У Лауры перехватило дыхание.
— Кто это? — спросил Кристиан. Столь живописного человека, отличавшегося аристократической красотой, Кристиан наверняка бы запомнил, если бы встречал раньше. На службе присутствовали посторонние — просто любопытствующие и репортеры, — но инстинкт подсказывал Кристиану, что этот человек к ним не относится.
— Это Гарри Холмс. Что он здесь делает?
Гаррисон Холмс III. Издатель «Сан Гемпширского округа». Вершитель справедливости всей долины Пионеров. Человек, который отравлял жизнь семье Фраев в течение последних трех месяцев.
— Неплохой вопрос, — ответил Кристиан, поворачиваясь к Лауре. — Спускайся вниз, а я выясню.
На лице Лауры был написан испуг, и в этом не было ничего удивительного. Холмс показал, что у него есть власть, чтобы причинить ей боль.
— Может, не надо на него обращать внимания?
Но Кристиан не мог так поступить. Последние два дня он провел горюя и отчаиваясь по поводу смерти Лидии. Он был готов к стычке. И если Гарри Холмс не был готов к тому, чтобы предоставить веские основания для осквернения могилы его матери своим присутствием, Кристиан не собирался давать ему спуску.
— Ступай, — крепко обняв Лауру, повторил он. — Я буду через минуту. — Он отпустил ее, и Лаура, хотя и нерешительно, направилась вниз.
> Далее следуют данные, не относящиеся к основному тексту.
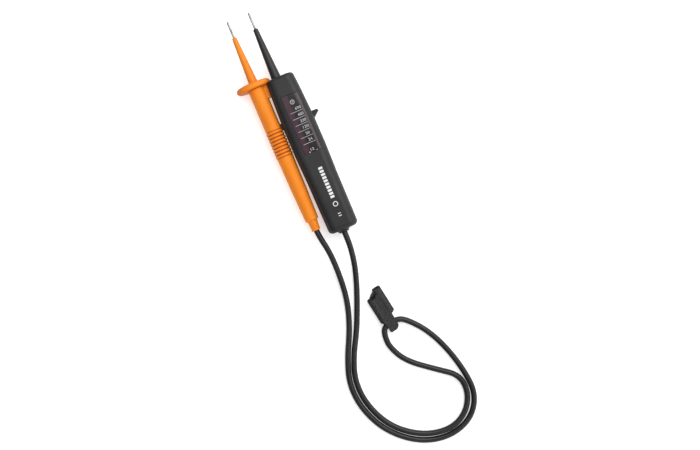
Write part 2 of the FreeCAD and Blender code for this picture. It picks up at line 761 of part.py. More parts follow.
def lance_resistor(place, top):
    """The protective resistor with its two leads, and the sleeving round it."""
    lead = cell("lead_radius")
    body = cell("resistor_body")
    low = cell("resistor_foot")
    high = cell("resistor_top")
    keep(turned("lance_resistor", [
        (0, cell("lead_foot")), (lead, cell("lead_foot")), (lead, low), (body, low),
        (body, high), (lead, high), (lead, top), (0, top),
    ], place))
    skin = body + cell("sleeve_skin")
    past = cell("sleeve_past")
    keep(turned("lance_resistor_sleeve", [
        (body, low - past), (skin, low - past), (skin, high + past), (body, high + past),
    ], place))


def lance_inside():
    """Steel tip, terminal, resistor, wire, and the cord's end with its ring and sleeve."""
    x = cell("lance_x")
    place = (x, 0, cell("mid_level"))
    jacket = cell("cord_radius")
    foot = cell("barrel_foot")
    low = cell("collar_low")
    cord_in = cell("lance_cord_in")
    keep(steel_tip("lance_test_tip", cell("lance_shank"), place))
    keep(tip_terminal("lance_tip_terminal", cell("lance_shank"), place))
    lance_resistor(place, cell("lance_shank") - cell("terminal_skin"))
    keep(axle("lance_inner_lead", cell("wire_radius"), x, cord_in, cell("lead_foot")))
    keep(axle("lance_cord_end", jacket, x, low, cord_in))
    ring_low = cell("crimp_low")
    ring_high = ring_low + cell("crimp_long")
    keep(turned("lance_crimp_ring", [
        (jacket, ring_low), (cell("crimp_radius"), ring_low), (cell("crimp_radius"), ring_high),
        (jacket, ring_high),
    ], place))
    edge = cell("collar_edge")
    plug = cell("foot_bore") - cell("slip")
    plug_top = foot + cell("collar_plug")
    keep(turned("lance_end_sleeve", [
        (jacket, low), (cell("collar_end") - edge, low), (cell("collar_end"), low + edge),
        (cell("collar_root"), foot), (plug, foot), (plug, plug_top), (jacket, plug_top),
    ], place))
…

Кристиан поднял воротник своего пальто и сунул руки в карманы. Холмс смотрел на него пристально, чуть ли не выжидающе. Кристиан двинулся к нему навстречу. Чем ближе он подходил, тем явственнее проступал возраст Холмса. И хотя на вид ему нельзя было дать восьмидесяти, под глазами у него были мешки, а на лбу под копной великолепных седых волос виднелись глубокие морщины. Годы подчеркнули прямоугольность его массивной челюсти.
— Надо иметь дьявольское самообладание, чтобы явиться сюда после того, что вы причинили моей семье, — произнес Кристиан, когда они оказались лицом к лицу.
Холмс не шелохнулся.
— Я не причинял твоей семье никаких неприятностей, — произнес он хриплым от старости голосом.
— Вы усугубили их. Ваш прислужник не передавал вам, что я вас искал?
— Передавал.
— Приличный человек нашел бы возможность позвонить.
— Я не приличный человек. Никогда им не был и никогда не буду.
— А моя мать была приличной женщиной, — свирепо втянул в себя воздух Кристиан. — Теперь ее нет, и я не хочу, чтобы вы здесь стояли.
Никак не отреагировав на враждебность Кристиана, Холмс устремил взгляд на могилу Лидии.
— Она была прекрасной женщиной. Достойной женщиной.
— Настолько прекрасной и достойной, что вы сочли уместным порочить ее семью.
— Прекрасной женщиной, — повторил Холмс, словно не слыша Кристиана. Отстраненный вид, появившийся на его лице, старил его. Он также заставил Кристиана на мгновение умолкнуть.